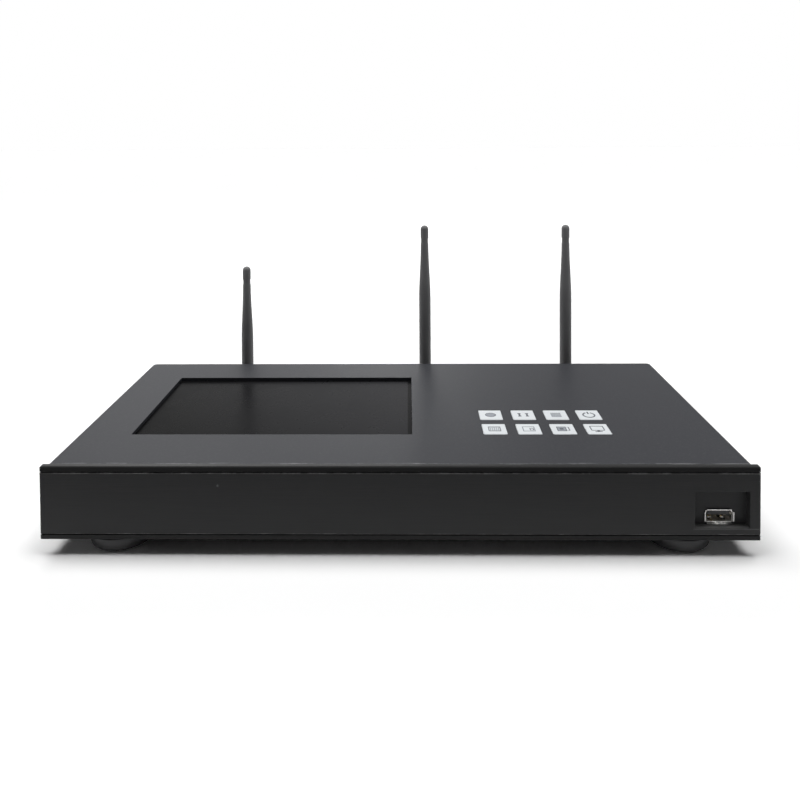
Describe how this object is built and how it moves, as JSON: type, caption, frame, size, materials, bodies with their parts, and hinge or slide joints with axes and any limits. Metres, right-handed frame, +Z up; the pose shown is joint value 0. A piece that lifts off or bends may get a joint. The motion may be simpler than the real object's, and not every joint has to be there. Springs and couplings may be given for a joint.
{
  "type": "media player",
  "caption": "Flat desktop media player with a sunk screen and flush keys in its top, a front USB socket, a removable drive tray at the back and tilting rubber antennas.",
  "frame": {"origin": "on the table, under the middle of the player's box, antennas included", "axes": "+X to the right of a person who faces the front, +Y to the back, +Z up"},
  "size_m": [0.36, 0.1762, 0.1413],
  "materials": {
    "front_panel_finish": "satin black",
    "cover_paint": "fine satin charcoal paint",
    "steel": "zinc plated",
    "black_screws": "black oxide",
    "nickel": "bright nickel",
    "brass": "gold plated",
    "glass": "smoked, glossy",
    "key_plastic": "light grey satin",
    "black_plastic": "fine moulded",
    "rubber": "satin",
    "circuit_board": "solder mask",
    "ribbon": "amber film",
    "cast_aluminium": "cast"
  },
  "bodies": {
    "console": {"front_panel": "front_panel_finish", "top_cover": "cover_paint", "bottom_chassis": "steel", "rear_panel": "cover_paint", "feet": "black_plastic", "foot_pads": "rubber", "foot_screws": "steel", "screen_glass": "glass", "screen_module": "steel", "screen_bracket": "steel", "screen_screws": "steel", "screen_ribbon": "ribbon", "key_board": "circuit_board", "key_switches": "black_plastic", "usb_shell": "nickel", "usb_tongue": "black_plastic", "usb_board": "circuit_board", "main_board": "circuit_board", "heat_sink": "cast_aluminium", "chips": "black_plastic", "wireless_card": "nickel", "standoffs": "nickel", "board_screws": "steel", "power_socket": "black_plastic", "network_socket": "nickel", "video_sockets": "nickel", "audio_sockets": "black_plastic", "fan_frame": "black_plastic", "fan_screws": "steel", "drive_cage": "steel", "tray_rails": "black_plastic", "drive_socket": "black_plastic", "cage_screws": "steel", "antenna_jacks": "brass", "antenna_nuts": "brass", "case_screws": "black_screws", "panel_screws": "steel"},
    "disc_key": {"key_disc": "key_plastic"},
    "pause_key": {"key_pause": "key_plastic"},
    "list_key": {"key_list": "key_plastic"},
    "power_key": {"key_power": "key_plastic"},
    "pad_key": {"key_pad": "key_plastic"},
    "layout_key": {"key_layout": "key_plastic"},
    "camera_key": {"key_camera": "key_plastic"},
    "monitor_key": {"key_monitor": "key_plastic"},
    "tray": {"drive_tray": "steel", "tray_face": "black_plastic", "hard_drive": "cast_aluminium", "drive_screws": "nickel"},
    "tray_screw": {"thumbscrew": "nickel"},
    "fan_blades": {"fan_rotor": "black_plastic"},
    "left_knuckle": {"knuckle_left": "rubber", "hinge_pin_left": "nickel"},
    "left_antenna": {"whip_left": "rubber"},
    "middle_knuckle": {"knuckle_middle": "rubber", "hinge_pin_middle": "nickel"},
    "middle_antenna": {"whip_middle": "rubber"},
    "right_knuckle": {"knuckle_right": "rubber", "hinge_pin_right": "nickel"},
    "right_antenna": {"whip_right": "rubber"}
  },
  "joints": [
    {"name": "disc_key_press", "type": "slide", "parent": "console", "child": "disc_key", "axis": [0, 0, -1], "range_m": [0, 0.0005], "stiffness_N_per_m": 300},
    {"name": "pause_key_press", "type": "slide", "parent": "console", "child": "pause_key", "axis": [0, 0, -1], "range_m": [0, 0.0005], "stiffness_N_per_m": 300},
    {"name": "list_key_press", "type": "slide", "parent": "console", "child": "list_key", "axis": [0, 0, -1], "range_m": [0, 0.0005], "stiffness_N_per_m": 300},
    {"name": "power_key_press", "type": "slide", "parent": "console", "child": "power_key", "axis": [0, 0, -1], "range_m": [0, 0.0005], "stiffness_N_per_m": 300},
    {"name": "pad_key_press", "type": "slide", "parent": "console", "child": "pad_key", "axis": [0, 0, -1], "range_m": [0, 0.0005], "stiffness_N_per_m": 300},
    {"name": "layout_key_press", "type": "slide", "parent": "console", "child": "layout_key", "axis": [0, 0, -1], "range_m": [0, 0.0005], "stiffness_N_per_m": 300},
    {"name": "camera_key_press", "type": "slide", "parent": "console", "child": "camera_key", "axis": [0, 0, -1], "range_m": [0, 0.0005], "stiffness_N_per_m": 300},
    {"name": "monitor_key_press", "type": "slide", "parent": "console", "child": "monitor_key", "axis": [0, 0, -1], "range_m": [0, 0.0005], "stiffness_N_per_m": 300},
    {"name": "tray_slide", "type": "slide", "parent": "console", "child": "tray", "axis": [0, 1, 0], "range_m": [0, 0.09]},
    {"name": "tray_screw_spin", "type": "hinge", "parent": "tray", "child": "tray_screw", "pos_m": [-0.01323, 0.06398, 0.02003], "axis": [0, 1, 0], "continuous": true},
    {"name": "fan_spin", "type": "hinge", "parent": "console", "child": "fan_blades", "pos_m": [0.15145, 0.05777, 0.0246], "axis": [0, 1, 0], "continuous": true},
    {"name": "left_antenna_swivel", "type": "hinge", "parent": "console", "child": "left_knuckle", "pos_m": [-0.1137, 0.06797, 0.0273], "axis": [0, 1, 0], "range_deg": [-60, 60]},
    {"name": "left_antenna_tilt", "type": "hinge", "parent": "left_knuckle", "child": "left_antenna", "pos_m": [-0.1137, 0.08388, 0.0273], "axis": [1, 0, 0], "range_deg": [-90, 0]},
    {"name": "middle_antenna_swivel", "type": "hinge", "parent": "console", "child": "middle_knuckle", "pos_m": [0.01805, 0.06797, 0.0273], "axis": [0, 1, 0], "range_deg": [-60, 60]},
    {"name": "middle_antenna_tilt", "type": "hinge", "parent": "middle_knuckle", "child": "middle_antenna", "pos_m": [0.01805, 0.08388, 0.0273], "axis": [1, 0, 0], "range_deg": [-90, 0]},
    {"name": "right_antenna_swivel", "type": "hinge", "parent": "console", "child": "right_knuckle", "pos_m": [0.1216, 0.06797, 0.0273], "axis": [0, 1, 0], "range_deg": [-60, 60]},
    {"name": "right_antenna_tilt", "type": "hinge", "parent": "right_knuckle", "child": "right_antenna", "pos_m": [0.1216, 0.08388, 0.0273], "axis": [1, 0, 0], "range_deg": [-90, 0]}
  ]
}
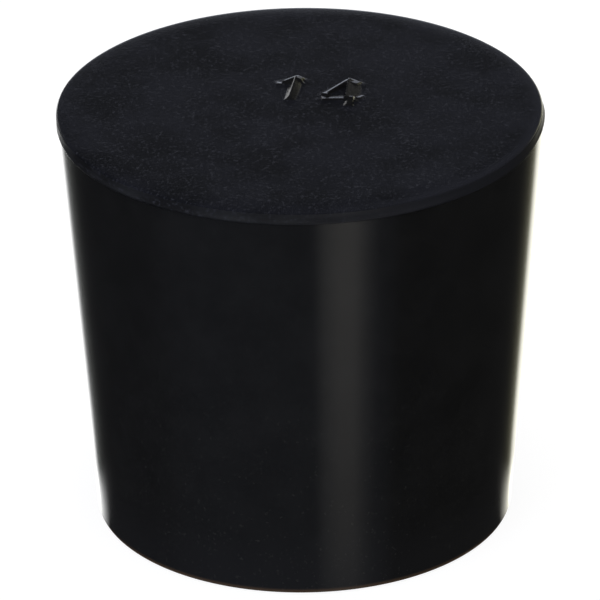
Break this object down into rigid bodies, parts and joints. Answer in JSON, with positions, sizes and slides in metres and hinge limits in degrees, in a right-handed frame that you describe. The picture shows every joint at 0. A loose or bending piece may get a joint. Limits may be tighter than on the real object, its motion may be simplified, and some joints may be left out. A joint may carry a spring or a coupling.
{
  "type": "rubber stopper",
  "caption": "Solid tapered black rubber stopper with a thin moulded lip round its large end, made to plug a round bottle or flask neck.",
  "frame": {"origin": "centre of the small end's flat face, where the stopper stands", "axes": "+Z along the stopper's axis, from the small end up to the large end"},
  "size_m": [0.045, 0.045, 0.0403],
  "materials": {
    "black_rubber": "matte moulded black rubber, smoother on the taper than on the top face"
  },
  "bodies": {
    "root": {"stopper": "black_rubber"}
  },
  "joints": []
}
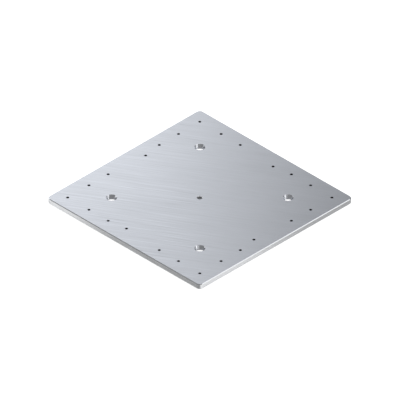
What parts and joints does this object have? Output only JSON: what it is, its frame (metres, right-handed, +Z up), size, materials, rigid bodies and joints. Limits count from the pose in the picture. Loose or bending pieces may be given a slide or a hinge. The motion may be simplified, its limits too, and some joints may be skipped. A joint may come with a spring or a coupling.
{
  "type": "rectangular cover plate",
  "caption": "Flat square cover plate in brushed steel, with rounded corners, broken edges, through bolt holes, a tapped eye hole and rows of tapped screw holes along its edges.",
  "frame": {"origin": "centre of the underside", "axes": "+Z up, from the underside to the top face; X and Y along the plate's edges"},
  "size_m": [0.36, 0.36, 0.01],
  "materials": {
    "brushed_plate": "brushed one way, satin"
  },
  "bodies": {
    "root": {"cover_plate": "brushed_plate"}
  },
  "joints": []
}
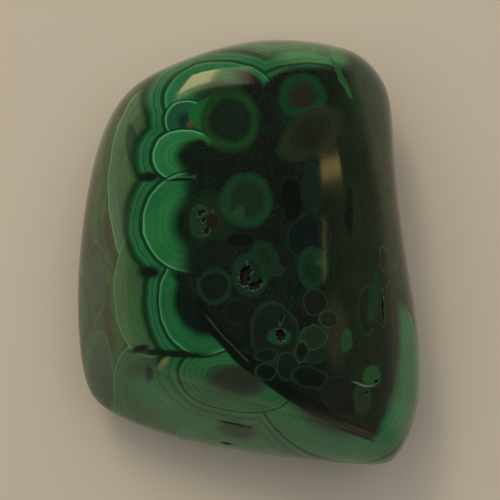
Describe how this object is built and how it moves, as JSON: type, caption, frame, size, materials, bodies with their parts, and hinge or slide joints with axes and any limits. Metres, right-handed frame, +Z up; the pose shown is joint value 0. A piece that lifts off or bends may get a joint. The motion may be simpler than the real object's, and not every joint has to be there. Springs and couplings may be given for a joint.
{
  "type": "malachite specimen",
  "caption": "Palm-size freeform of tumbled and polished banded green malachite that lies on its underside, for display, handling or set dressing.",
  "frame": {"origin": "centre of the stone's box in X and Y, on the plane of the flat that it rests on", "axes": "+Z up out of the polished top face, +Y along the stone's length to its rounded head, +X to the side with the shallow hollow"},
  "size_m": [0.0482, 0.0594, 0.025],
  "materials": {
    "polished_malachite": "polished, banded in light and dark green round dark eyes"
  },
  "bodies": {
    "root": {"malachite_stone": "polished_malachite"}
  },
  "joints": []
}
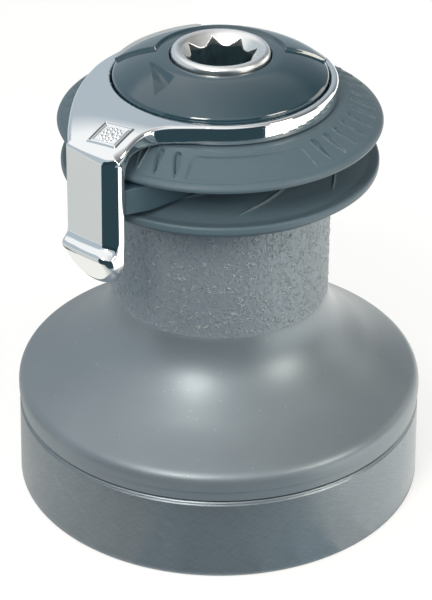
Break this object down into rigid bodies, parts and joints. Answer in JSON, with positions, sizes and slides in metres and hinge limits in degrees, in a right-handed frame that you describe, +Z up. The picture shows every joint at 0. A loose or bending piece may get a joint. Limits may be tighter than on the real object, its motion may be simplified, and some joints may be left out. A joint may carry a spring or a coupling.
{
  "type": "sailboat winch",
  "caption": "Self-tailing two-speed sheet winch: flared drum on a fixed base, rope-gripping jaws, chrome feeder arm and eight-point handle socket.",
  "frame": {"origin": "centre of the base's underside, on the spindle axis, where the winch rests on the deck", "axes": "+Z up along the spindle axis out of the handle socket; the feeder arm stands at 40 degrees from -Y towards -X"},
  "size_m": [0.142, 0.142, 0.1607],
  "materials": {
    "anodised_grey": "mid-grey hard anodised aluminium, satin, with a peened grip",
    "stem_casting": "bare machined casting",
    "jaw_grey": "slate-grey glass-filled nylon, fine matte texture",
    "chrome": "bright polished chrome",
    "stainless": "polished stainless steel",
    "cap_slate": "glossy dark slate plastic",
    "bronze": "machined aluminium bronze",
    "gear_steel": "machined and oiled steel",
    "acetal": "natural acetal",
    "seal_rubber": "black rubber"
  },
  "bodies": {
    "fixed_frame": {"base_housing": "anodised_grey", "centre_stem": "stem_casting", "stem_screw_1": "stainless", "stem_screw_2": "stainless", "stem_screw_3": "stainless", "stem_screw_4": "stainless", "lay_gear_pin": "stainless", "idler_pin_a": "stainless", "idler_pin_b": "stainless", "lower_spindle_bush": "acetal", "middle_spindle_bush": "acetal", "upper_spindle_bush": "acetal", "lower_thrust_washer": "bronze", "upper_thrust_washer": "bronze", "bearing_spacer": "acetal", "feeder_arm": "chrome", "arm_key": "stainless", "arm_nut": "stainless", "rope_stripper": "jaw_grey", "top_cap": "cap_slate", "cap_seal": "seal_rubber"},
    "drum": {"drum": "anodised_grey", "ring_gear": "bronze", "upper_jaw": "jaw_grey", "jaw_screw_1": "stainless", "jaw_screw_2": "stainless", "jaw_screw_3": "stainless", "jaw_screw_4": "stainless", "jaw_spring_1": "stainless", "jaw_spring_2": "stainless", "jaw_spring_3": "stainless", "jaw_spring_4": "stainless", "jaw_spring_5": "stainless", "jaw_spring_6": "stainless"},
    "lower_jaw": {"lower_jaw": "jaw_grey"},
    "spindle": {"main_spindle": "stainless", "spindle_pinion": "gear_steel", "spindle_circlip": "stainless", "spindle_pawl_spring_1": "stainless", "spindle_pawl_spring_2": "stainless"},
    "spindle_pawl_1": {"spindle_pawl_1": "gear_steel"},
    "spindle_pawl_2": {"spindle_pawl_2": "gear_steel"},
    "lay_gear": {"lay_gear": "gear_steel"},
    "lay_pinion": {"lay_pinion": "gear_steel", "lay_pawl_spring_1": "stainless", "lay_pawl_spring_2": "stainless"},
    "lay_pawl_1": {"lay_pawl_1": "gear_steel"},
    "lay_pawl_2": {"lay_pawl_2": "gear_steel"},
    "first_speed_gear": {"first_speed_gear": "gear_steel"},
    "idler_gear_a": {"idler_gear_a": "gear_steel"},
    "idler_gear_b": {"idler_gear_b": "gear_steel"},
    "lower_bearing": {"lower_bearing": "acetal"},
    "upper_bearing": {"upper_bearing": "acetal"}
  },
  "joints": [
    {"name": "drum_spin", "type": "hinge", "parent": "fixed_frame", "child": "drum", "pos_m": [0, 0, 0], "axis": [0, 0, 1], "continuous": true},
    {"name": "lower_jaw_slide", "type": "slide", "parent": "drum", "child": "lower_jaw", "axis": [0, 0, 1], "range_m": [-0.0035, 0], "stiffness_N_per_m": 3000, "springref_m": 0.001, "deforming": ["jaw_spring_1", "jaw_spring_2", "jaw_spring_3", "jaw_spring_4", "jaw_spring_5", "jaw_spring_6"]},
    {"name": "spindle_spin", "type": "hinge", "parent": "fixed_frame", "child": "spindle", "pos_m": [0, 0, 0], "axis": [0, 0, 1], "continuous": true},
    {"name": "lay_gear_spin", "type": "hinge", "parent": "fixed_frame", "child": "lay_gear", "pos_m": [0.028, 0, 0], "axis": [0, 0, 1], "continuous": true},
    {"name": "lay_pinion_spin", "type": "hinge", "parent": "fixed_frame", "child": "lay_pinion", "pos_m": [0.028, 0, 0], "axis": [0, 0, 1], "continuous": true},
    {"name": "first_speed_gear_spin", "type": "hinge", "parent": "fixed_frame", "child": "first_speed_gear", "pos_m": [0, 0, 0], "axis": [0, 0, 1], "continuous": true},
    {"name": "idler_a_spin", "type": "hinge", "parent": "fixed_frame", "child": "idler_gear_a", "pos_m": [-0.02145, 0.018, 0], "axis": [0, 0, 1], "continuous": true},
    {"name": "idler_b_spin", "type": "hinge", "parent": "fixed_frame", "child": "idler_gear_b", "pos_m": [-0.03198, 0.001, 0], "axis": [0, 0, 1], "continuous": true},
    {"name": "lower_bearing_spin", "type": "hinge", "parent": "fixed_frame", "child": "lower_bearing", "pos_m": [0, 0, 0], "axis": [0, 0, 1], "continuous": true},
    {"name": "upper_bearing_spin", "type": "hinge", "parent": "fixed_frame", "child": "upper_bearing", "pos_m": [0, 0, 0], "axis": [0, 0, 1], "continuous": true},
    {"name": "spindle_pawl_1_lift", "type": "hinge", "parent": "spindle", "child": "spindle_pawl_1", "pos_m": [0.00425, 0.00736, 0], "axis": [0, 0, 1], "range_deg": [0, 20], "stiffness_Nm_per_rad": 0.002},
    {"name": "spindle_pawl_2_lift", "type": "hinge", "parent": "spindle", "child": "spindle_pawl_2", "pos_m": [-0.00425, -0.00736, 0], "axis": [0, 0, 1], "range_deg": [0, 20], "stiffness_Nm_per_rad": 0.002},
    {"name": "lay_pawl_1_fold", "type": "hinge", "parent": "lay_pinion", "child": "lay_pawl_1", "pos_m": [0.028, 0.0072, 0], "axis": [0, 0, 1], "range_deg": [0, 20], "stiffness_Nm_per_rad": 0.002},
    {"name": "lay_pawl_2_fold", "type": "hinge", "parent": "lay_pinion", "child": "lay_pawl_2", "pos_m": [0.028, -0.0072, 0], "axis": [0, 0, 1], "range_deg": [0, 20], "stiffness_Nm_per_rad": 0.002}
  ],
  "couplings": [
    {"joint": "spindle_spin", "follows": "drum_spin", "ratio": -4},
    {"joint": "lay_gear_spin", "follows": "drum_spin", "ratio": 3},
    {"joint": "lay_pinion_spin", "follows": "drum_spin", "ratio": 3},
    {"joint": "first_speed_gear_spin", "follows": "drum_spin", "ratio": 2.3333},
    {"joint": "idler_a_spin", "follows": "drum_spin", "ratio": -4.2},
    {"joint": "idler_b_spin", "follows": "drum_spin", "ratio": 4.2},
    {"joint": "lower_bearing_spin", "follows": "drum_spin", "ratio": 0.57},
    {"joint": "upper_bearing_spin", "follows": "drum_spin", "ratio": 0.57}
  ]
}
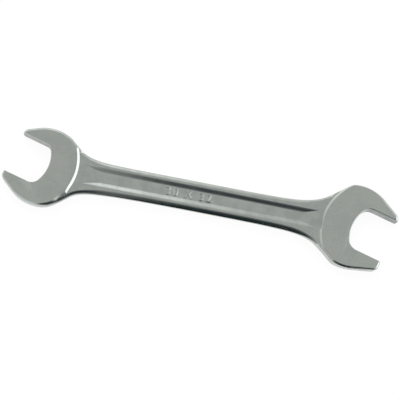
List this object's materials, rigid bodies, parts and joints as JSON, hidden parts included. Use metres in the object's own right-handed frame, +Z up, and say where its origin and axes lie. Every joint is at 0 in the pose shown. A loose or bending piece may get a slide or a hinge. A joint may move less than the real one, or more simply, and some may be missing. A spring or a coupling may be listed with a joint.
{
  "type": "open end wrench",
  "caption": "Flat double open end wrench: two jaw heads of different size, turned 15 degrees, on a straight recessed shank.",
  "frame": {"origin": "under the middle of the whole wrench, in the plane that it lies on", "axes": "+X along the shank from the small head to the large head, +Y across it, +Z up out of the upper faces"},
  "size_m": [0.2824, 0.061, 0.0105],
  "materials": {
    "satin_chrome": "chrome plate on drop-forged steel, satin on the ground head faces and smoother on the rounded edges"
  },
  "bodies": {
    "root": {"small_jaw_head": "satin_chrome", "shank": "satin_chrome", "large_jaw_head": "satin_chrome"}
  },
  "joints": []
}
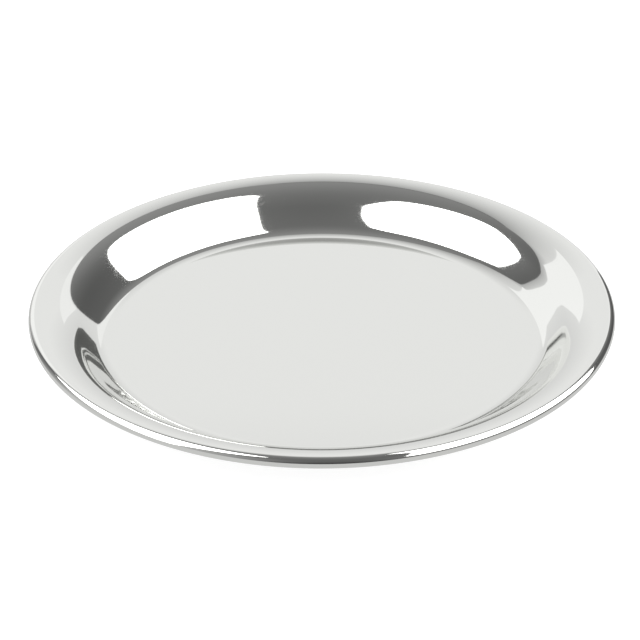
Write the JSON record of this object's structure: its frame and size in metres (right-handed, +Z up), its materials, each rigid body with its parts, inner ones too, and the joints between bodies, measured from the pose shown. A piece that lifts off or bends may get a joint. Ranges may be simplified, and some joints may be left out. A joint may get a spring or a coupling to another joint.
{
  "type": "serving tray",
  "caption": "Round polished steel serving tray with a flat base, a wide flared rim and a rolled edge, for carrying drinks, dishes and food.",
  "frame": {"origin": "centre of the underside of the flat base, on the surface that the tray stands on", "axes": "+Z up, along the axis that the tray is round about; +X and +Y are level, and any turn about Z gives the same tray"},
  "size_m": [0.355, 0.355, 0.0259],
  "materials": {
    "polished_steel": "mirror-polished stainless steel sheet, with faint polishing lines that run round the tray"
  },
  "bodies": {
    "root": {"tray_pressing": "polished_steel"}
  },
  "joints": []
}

*TO BE DONE*. Show each line of the listing that holds the string "slides".

*RESULT OF THE EXERCISE*.
Break this object down into rigid bodies, parts and joints. Answer in JSON, with positions, sizes and slides in metres and hinge limits in degrees, in a right-handed frame that you describe. The picture shows every joint at 0. A loose or bending piece may get a joint. Limits may be tighter than on the real object, its motion may be simplified, and some joints may be left out. A joint may carry a spring or a coupling.
Break this object down into rigid bodies, parts and joints. Answer in JSON, with positions, sizes and slides in metres and hinge limits in degrees, in a right-handed frame that you describe, +Z up. The picture shows every joint at 0. A loose or bending piece may get a joint. Limits may be tighter than on the real object, its motion may be simplified, and some joints may be left out. A joint may carry a spring or a coupling.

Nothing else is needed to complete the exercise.